Required work:
Find each line containing the string "this". Copy it.

======== Materials provided

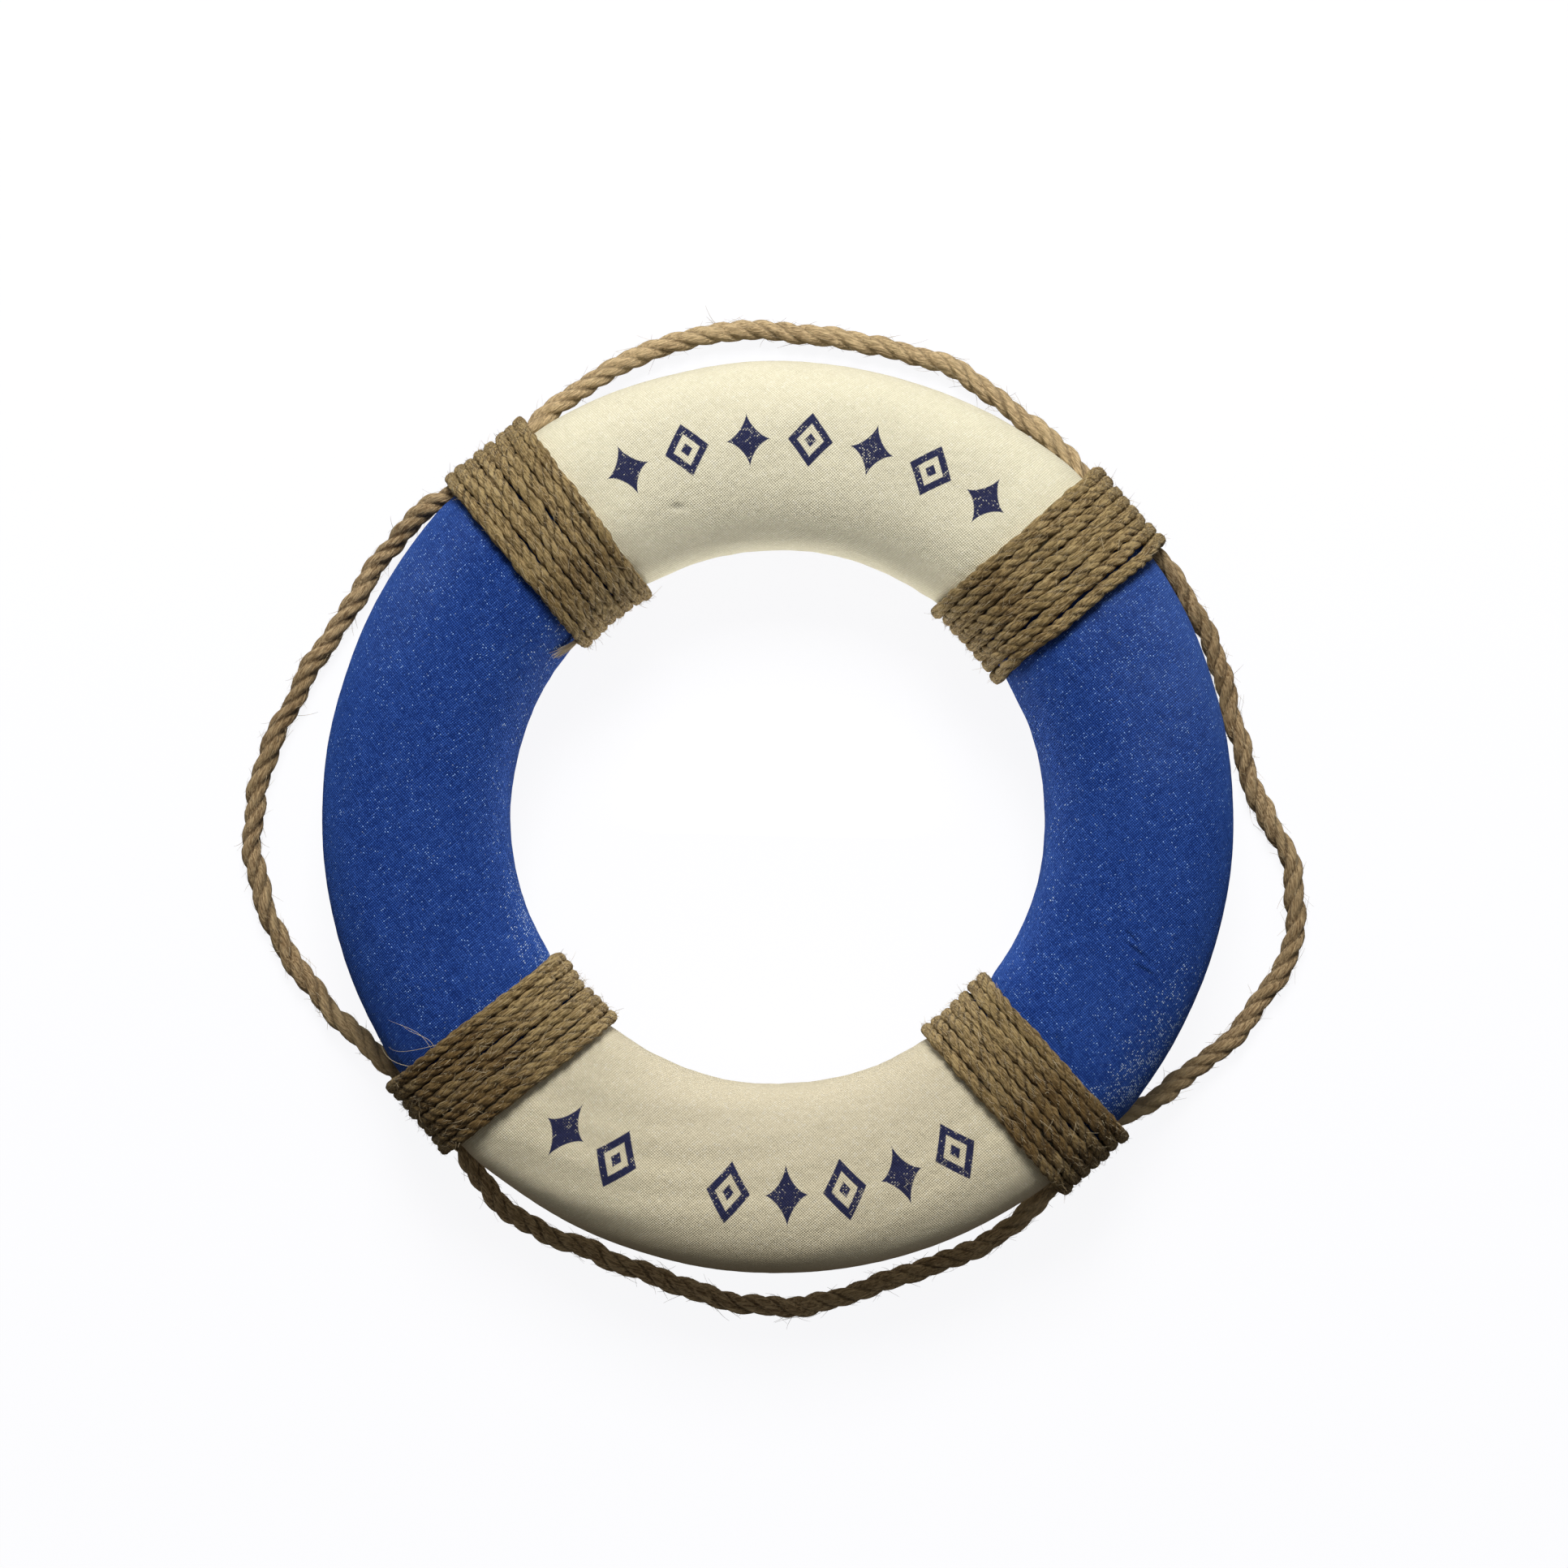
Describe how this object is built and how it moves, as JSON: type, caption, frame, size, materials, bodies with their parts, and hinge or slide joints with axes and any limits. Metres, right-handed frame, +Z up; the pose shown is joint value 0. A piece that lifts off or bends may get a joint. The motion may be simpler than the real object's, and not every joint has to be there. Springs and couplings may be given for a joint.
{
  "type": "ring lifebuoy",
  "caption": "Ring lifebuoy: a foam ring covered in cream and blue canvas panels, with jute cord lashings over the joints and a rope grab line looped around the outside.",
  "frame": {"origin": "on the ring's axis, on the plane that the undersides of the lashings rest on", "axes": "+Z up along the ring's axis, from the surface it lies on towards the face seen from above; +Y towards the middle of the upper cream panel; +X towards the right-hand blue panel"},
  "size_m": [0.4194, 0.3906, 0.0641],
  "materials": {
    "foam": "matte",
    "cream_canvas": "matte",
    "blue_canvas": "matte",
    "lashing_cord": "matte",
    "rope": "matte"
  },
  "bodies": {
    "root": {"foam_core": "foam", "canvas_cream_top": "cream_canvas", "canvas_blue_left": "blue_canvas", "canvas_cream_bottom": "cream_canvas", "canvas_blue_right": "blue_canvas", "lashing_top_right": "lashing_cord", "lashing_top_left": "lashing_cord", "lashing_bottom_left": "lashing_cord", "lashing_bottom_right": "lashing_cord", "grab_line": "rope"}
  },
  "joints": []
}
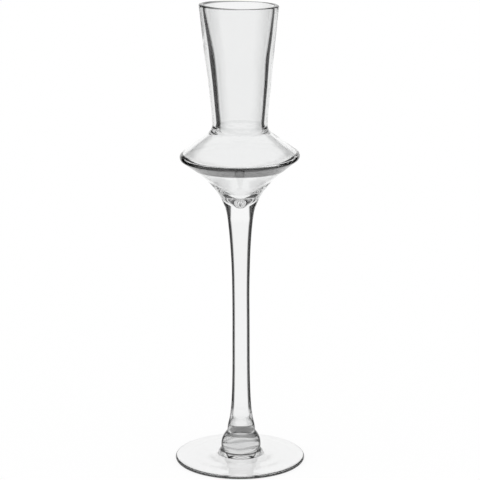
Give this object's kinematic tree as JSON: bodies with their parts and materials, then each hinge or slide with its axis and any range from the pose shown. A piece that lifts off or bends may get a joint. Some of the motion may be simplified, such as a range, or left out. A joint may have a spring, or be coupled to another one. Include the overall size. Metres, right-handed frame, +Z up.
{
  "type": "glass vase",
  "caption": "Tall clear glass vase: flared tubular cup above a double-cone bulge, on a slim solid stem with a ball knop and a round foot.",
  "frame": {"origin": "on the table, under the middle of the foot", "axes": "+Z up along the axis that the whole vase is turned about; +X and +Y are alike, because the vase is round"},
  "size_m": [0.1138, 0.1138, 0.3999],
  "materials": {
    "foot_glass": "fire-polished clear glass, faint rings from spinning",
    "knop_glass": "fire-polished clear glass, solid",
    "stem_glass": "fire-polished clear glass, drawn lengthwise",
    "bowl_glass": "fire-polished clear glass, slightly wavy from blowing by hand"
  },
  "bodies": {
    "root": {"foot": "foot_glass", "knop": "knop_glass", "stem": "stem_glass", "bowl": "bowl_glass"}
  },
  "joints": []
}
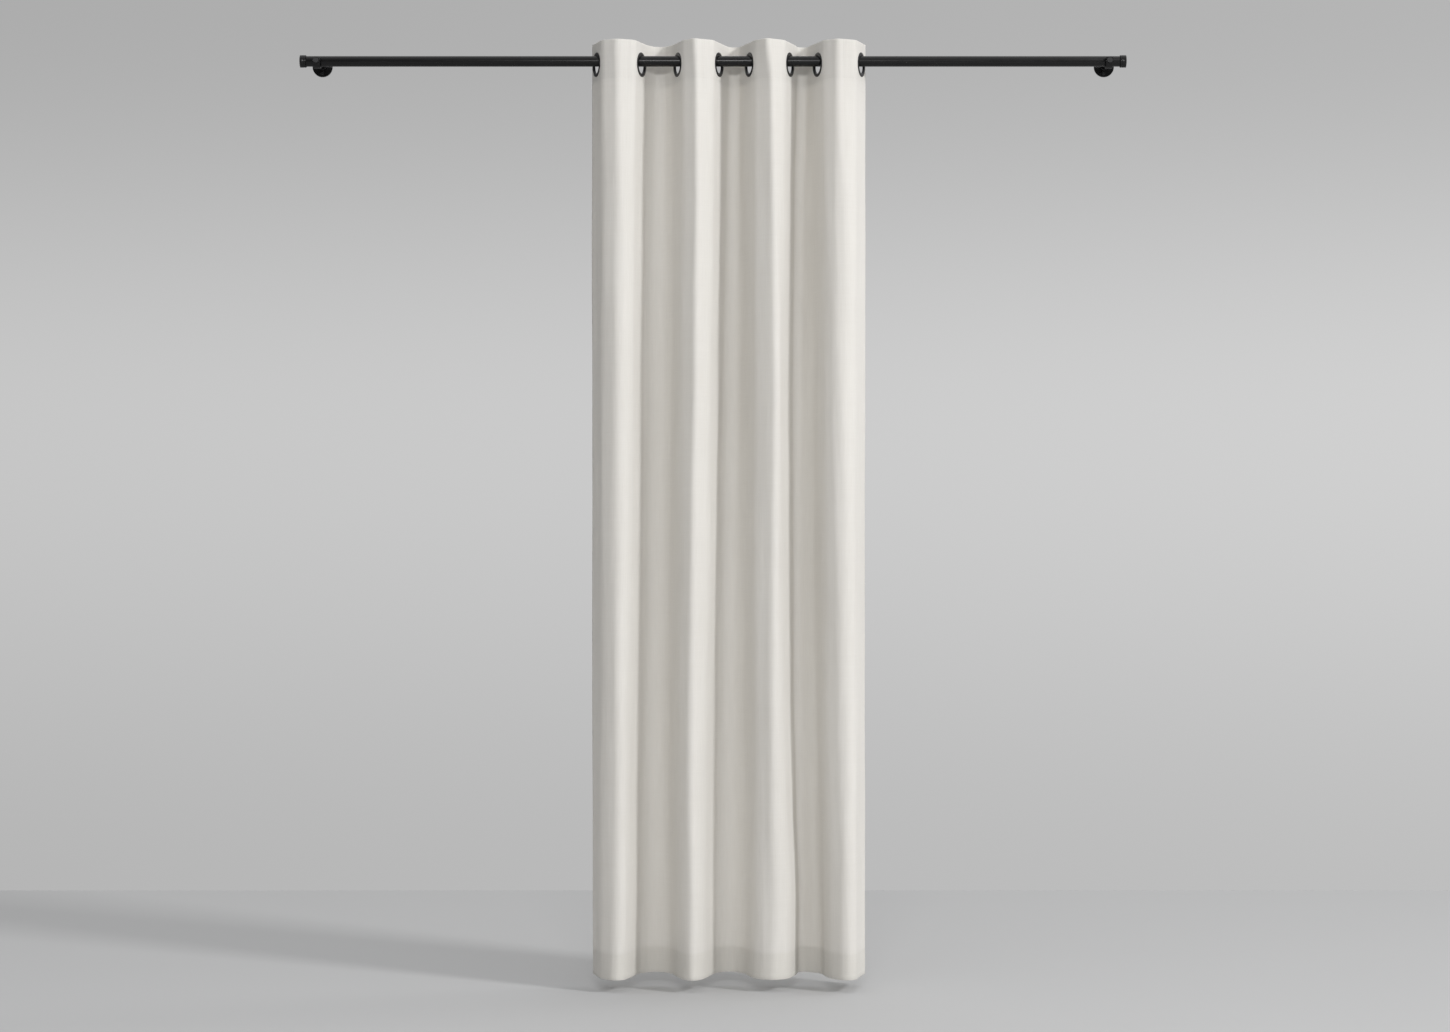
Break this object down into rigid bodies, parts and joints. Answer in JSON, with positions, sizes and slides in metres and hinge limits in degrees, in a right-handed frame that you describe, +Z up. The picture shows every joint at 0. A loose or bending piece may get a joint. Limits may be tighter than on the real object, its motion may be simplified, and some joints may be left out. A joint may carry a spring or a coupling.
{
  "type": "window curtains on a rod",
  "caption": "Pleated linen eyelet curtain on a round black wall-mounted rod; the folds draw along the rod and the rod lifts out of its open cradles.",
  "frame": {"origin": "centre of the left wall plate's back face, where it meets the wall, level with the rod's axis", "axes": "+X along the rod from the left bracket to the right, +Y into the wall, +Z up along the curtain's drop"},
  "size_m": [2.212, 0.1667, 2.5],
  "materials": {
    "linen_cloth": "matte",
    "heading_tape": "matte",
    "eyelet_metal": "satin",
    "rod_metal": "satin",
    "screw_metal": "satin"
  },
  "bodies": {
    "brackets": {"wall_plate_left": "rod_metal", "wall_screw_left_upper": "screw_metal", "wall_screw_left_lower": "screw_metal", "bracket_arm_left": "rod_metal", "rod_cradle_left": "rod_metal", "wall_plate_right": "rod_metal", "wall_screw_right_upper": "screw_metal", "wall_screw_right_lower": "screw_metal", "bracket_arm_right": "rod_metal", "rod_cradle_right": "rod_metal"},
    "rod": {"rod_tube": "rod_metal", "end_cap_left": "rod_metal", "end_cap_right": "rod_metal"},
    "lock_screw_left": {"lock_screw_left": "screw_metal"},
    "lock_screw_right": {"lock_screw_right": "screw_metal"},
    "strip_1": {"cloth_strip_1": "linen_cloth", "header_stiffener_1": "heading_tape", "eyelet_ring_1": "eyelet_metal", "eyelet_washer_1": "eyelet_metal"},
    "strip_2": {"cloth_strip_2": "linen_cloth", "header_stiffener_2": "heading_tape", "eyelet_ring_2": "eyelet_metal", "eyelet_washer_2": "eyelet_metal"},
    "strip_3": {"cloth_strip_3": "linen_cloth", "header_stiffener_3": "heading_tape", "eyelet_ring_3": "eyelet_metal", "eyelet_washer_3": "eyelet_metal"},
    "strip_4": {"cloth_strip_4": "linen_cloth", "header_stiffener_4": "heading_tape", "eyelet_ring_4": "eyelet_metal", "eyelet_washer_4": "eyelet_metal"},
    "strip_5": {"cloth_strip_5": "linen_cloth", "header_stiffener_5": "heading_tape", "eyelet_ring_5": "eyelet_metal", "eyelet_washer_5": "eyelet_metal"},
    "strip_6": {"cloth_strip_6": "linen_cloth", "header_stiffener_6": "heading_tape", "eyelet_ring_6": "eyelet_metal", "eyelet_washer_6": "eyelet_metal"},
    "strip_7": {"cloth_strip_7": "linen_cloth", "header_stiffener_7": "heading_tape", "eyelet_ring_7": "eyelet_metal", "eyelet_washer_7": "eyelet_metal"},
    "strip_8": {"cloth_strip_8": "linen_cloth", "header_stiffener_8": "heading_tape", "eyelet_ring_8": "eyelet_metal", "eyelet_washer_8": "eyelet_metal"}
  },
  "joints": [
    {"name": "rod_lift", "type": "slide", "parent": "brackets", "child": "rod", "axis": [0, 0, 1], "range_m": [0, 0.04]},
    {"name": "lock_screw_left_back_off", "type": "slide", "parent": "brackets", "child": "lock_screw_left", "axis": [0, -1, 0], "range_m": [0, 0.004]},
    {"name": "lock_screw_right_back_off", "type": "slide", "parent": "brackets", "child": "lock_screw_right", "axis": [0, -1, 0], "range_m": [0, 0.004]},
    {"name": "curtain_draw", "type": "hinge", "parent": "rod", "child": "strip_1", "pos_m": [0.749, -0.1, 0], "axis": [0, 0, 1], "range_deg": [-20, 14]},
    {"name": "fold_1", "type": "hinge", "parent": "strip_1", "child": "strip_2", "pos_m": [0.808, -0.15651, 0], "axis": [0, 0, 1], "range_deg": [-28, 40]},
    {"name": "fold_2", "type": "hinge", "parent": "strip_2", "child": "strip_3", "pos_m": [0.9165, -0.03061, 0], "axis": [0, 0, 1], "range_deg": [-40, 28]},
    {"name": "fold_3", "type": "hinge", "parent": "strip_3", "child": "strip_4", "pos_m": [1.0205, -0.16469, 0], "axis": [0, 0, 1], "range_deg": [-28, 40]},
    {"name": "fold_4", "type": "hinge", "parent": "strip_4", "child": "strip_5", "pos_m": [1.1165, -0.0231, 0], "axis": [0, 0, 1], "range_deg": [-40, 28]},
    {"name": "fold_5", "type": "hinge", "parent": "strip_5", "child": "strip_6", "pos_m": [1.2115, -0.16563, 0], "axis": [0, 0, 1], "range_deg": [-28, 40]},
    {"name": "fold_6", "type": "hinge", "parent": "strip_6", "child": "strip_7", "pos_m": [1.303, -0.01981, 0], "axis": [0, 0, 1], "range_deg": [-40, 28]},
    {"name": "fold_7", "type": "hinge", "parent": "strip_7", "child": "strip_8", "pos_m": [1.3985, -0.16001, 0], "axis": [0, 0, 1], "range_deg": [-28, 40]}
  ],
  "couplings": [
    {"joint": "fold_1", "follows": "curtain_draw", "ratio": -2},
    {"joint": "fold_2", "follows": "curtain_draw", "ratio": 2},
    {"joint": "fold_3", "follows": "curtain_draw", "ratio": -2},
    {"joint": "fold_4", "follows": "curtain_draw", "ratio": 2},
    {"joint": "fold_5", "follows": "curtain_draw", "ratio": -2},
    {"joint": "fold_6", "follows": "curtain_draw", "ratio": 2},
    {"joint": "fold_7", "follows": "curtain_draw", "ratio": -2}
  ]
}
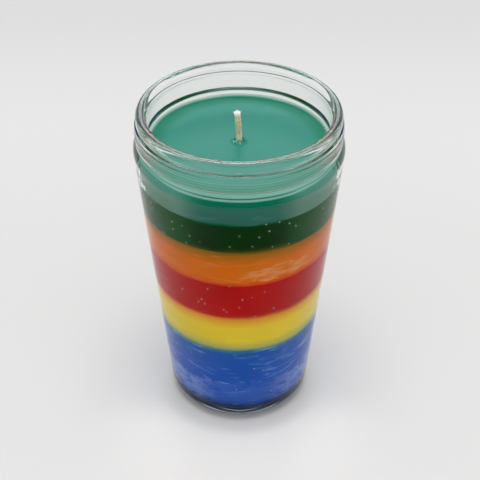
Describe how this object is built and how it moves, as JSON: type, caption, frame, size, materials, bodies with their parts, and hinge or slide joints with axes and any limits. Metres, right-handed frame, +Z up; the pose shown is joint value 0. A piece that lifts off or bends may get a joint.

================

Task response:
Describe how this object is built and how it moves, as JSON: type, caption, frame, size, materials, bodies with their parts, and hinge or slide joints with axes and any limits. Metres, right-handed frame, +Z up; the pose shown is joint value 0. A piece that lifts off or bends may get a joint. The motion may be simpler than the real object's, and not every joint has to be there. Springs and couplings may be given for a joint.
Give this object's kinematic tree as JSON: bodies with their parts and materials, then each hinge or slide with its axis and any range from the pose shown. A piece that lifts off or bends may get a joint. Some of the motion may be simplified, such as a range, or left out. A joint may have a spring, or be coupled to another one. Include the overall size. Metres, right-handed frame, +Z up.
Break this object down into rigid bodies, parts and joints. Answer in JSON, with positions, sizes and slides in metres and hinge limits in degrees, in a right-handed frame that you describe, +Z up. The picture shows every joint at 0. A loose or bending piece may get a joint. Limits may be tighter than on the real object, its motion may be simplified, and some joints may be left out. A joint may carry a spring or a coupling.
Describe how this object is built and how it moves, as JSON: type, caption, frame, size, materials, bodies with their parts, and hinge or slide joints with axes and any limits. Metres, right-handed frame, +Z up; the pose shown is joint value 0. A piece that lifts off or bends may get a joint.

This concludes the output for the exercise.